When last summer it was announced that the Voyager 1 had “left” our Solar System, scientist referred to the fact that this space probe that crossed the heliopause. But what is the heliopause? The heliopause is the outer-boundary of the heliosphere, which turns us to the question what is the heliosphere?
Consider this analogy: if you let water flow from your tap into the sink, you will notice there is a kind of “gap” in the layer of water at the bottom of the sink. A similar thing happens with the Sun. The Sun emits constantly all kind of stuff, the so-called Solar winds. We can compare the Sun with your tap, and the Solar winds with the water flowing out of the tap.
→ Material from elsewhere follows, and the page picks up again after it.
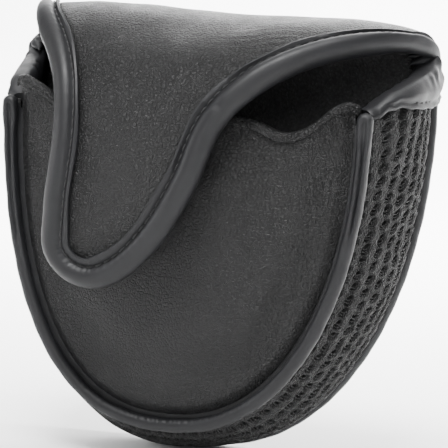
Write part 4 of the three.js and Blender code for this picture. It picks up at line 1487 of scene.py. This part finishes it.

But just in case of your tap, the Solar wind will ultimately encounter a “thick” medium, and this medium is called the heliosphere. The inner-boundary, where the Solar wind is slowed down, is known as the termination shock. But after a certain distance this thick medium will end, which creates an outer-boundary for the heliosphere: the heliopause.
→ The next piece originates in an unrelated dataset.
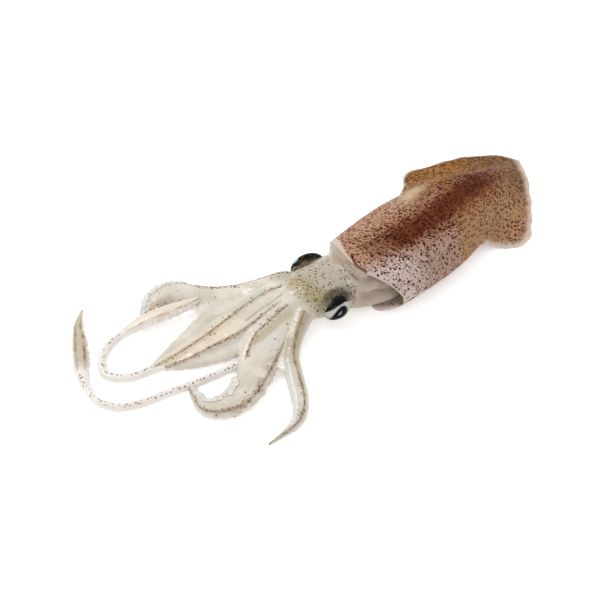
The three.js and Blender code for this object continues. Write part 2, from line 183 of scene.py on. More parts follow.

Because the Solar winds are effectively terminated at the heliopause, many scientists see this mark as the boundary of our Solar System.
The heliopause is located at approximately 119 astronomical units or AU (1 AU is equal to the average distance between the Sun and the Earth) from the Sun. In comparison the orbit of Pluto is located between 30 and 49 AU. Pluto is now considered to be a member of the so-called Kuiper belt, a collection of Trans-Neptunian Objects orbiting the Sun at between 30 and 50 AU form the Sun. Hence the heliopause seems to be a fair choice for the boundary of the Solar system.
But the gravitational field of the Sun has a reach far beyond the heliopause. The orbit of Sedna around the Sun has an estimated perihelion of 76 AU and a perihelion of 943 AU, and hence is large part of Sedna’s orbit is well beyond the heliopause. In fact the Sun’s gravity is in no way affected by the existence of the heliopause. Actually if there were no other stars in the universe, the Sun’s gravity would reach to infinity, though it would still decrease according to an inverse square law.
Astronomers hypothesize that there is a cloud around the Sun, at around 50,000 to 100,000 AU distance, which referred to as the Oort cloud. The Oort cloud is believed to house trillions of objects large than 1 kilometer. All these objects are orbiting the Sun, but what would be the largest possible distance of an orbit around the Sun?
Since the nearest star is roughly the size of the Sun, and is located at about four light years away, the point at which both stars exert an equal gravity is located at about 2 light-years or 125,000 AU. If other star systems have also Oort clouds, those clouds might overlap each other. Consequently a group of Space Settlers which is moving outwards in small increments might enter another star system even without notice.
But even beyond those Oort clouds interstellar space is far from empty. Astronomers speculate that the number of rogue planets, i.e. planets who do not orbit any start but directly around the center of the galaxy, is twice to 100,000 times greater than the numbers of stars in our galaxy. Though the closest known rogue planet is located at about 100 light-years away, there is no particular reason to assume such planet could not be found closer to our Solar System. Only because rogue planets do not radiate much light, they are hard to detect.
For interstellar colonists such a rogue planet might be an attractive place to settle. Enough resources for hundred or even thousands of years, and while the rogue planet continues its way through the galaxy the might came close the another star system. At that point they could make a jump to that star system, if they would wish so.
Though interstellar space is far from empty, we should nevertheless realize that interstellar travel and colonization is an endeavor for the far future and it will probably not happen in this century, maybe not even during the next thousand years. Instead current plans for space colonization should focus on our own Solar System.